***** Available data *****

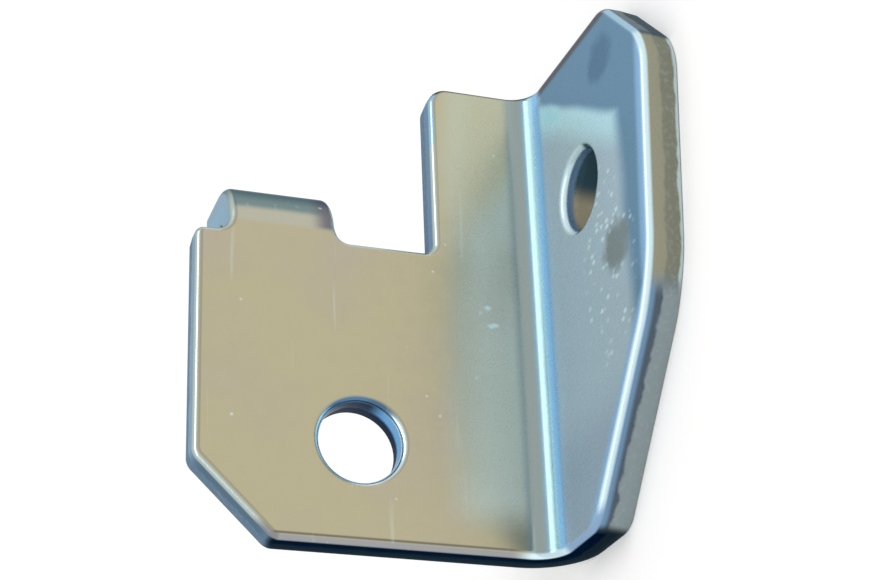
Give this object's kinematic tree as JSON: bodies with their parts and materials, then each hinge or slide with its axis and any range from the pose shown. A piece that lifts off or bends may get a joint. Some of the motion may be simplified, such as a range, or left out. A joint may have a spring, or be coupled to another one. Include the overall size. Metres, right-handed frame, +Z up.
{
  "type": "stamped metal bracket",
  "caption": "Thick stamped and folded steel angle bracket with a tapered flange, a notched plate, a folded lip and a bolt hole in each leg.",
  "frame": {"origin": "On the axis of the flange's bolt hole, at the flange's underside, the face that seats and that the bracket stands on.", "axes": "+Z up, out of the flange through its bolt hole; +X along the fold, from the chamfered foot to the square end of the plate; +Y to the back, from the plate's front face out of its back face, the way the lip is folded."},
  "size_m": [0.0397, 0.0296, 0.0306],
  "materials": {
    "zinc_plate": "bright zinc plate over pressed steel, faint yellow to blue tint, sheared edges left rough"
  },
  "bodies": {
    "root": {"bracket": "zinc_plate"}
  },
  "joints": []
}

*****

## Task brief
Exactly reproduce the material above.

## Solution
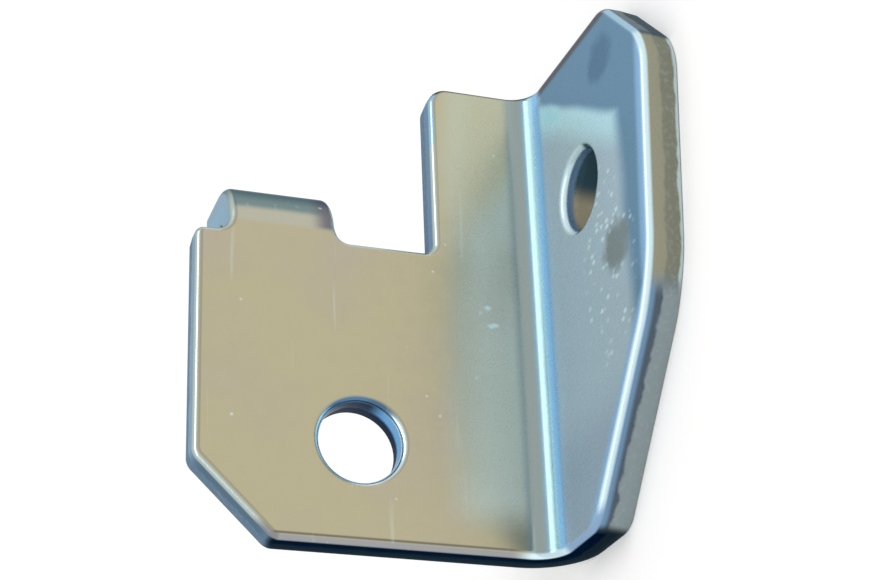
Give this object's kinematic tree as JSON: bodies with their parts and materials, then each hinge or slide with its axis and any range from the pose shown. A piece that lifts off or bends may get a joint. Some of the motion may be simplified, such as a range, or left out. A joint may have a spring, or be coupled to another one. Include the overall size. Metres, right-handed frame, +Z up.
{
  "type": "stamped metal bracket",
  "caption": "Thick stamped and folded steel angle bracket with a tapered flange, a notched plate, a folded lip and a bolt hole in each leg.",
  "frame": {"origin": "On the axis of the flange's bolt hole, at the flange's underside, the face that seats and that the bracket stands on.", "axes": "+Z up, out of the flange through its bolt hole; +X along the fold, from the chamfered foot to the square end of the plate; +Y to the back, from the plate's front face out of its back face, the way the lip is folded."},
  "size_m": [0.0397, 0.0296, 0.0306],
  "materials": {
    "zinc_plate": "bright zinc plate over pressed steel, faint yellow to blue tint, sheared edges left rough"
  },
  "bodies": {
    "root": {"bracket": "zinc_plate"}
  },
  "joints": []
}